Vor hundert Jahren wurde Wien ein eigenes Bundesland. Eine Ausstellung der Wienbibliothek im Rathaus sowie ein Begleitband widmen sich der Loslösung von Niederösterreich. Der Prozess war von zähen Verhandlungen und einem erbitterten Kulturkampf zwischen dem „Wasserkopf Wien“ und dem christlichsozialen Rest-Österreich begleitet.
Ein interessanter historischer Rückblick und Erklärung vieler Ressentiments pro und contra Wien und seine Bewohner ->
Als Österreich 1920 zum Bundesstaat wird, ist von der Größe und dem Glanz der alten Habsburger-Monarchie wenig übrig geblieben, was sich für die neue Republik und ihre Länder sinnvoll verwerten ließe. Die wichtigste Industrie liegt in der neuen Tschechoslowakei, die Landwirtschaft in Ungarn, das kleine Österreich hingegen hat tausende Beamte geerbt, die es weder weiterbeschäftigen noch versorgen kann. Und dann ist da noch Wien.
Die Weltstadt verliert nach dem Krieg zwar hunderttausende Einwohner, die in die nun unabhängigen ehemaligen Kronländer zurückziehen, bleibt aber eine für einen Kleinstaat geradezu absurd große Kapitale. Ein Drittel der österreichischen Bevölkerung lebt nun hier.
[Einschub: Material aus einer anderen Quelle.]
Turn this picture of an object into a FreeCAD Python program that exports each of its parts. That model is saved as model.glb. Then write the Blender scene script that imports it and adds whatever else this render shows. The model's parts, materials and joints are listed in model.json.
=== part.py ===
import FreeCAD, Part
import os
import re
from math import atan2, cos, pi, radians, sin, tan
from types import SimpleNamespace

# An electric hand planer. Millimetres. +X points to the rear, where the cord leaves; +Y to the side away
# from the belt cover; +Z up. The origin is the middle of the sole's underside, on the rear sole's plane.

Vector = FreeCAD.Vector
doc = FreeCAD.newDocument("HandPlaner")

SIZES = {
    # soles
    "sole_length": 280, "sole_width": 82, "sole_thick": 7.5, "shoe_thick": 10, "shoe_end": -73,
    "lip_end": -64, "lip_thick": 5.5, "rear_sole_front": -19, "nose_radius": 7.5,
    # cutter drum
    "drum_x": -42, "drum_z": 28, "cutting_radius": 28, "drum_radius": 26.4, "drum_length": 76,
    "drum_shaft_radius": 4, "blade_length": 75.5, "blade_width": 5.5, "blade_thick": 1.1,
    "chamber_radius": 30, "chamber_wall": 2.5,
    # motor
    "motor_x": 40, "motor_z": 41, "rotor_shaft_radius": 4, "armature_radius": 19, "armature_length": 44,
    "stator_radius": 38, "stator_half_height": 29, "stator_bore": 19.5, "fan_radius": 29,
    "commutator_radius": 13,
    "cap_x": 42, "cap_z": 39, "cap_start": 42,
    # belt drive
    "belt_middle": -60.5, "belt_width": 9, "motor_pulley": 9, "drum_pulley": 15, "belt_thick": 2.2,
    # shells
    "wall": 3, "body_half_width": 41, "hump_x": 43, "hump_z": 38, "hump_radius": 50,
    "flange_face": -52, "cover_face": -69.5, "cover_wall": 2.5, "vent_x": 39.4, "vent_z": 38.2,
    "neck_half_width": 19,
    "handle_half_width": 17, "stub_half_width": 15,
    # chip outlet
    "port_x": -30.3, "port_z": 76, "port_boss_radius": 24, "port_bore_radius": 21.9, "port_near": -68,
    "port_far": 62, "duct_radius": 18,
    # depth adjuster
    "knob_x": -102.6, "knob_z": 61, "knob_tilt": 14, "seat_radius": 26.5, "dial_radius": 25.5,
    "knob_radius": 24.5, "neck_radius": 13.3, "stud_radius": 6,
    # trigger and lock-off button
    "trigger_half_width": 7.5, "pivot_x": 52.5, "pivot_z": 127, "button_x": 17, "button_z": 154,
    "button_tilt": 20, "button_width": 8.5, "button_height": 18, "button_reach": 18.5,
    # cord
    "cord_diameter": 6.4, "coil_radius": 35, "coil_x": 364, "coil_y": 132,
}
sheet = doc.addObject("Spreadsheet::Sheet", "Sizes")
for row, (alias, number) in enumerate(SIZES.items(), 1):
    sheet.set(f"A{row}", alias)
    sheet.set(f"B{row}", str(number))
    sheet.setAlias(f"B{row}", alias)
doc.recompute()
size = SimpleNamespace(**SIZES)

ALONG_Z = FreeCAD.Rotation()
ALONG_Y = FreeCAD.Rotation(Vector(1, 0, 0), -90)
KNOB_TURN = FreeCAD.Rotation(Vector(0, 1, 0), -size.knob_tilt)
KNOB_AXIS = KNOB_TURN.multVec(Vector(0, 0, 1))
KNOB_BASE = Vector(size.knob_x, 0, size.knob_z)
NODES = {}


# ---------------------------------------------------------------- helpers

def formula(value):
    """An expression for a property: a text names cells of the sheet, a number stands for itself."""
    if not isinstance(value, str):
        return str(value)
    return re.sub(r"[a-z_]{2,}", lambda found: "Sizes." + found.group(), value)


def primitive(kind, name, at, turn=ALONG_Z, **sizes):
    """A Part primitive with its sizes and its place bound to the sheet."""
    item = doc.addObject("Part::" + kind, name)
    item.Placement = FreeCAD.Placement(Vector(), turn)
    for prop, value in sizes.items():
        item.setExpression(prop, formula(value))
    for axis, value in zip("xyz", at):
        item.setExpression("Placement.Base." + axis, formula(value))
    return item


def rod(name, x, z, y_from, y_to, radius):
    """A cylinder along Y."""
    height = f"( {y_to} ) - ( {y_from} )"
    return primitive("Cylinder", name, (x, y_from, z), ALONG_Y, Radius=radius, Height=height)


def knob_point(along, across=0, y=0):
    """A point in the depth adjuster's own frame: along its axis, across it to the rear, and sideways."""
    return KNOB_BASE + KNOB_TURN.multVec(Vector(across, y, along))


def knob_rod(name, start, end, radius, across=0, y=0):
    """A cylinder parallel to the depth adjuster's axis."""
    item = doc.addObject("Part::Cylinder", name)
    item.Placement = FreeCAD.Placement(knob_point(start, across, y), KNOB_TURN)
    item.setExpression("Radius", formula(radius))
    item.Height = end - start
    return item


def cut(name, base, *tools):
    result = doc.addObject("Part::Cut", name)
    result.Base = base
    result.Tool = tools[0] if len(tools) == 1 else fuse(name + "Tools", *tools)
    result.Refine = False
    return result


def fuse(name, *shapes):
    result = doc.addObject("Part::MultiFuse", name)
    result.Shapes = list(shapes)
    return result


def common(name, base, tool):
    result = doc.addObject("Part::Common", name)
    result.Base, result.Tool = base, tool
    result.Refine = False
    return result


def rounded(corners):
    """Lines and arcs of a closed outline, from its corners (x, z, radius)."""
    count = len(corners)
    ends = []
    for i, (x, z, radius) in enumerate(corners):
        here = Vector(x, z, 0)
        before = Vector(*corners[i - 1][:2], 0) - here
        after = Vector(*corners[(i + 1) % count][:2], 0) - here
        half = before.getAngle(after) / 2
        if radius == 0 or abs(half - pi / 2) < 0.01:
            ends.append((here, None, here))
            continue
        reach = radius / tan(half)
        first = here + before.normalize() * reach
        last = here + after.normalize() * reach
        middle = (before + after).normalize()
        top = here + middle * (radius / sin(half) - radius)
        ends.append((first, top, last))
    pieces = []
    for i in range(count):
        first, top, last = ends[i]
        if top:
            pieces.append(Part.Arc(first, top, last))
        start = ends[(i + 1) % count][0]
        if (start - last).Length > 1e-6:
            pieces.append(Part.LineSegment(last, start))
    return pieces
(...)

Für die konservativ geprägten Bundesländer ist das mittlerweile von den Sozialdemokraten kontrollierte Wien ein Wasserkopf.
Die Sozialdemokraten halten im niederösterreichischen Landtag eine knappe Mehrheit und stellen den Landeshauptmann. Die Christlichsozialen in den Ländern verlangen die Abspaltung Wiens von Niederösterreich, mit klarem Kalkül: Besser eine kleine rote Hochburg als die Hälfte der Bevölkerung im Einflussbereich der Arbeiterpartei.
Die Forderung der Bürgerlichen trifft durchaus auf die Zustimmung der Sozialdemokratie. Ihr Interesse an der Abspaltung Wiens hat allerdings andere Gründe. Die rote Mehrheit im vereinten Niederösterreich ist knapp und keineswegs sicher. Fiele das Bundesland an die Bürgerlichen, stünde Wien als einfache Gemeinde unter deren Einfluss.
Es geht aber auch ums Geld, um Steuergeld.
Die Hauptstadt ist ungleich finanzkräftiger als das Umland. In Wien leben weniger als 60 Prozent der Landesbevölkerung, aber die Stadt stellt fast 80 Prozent des niederösterreichischen Steueraufkommens. Der sozialdemokratische Abgeordnete Robert Danneberg sieht darin eine Zumutung und die Sozialdemokraten wollen Wien mit seiner Steuerkraft zu einer Musterstadt ausbauen und nicht etwa schwarze Kleingemeinden subventionieren.
So sehen beide Parteien, jede für sich wichtige, wenn auch unterschiedliche Gründe, dass fortan zwei selbständige, voneinander völlig getrennte und unabhängige Bundesländer existieren sollen.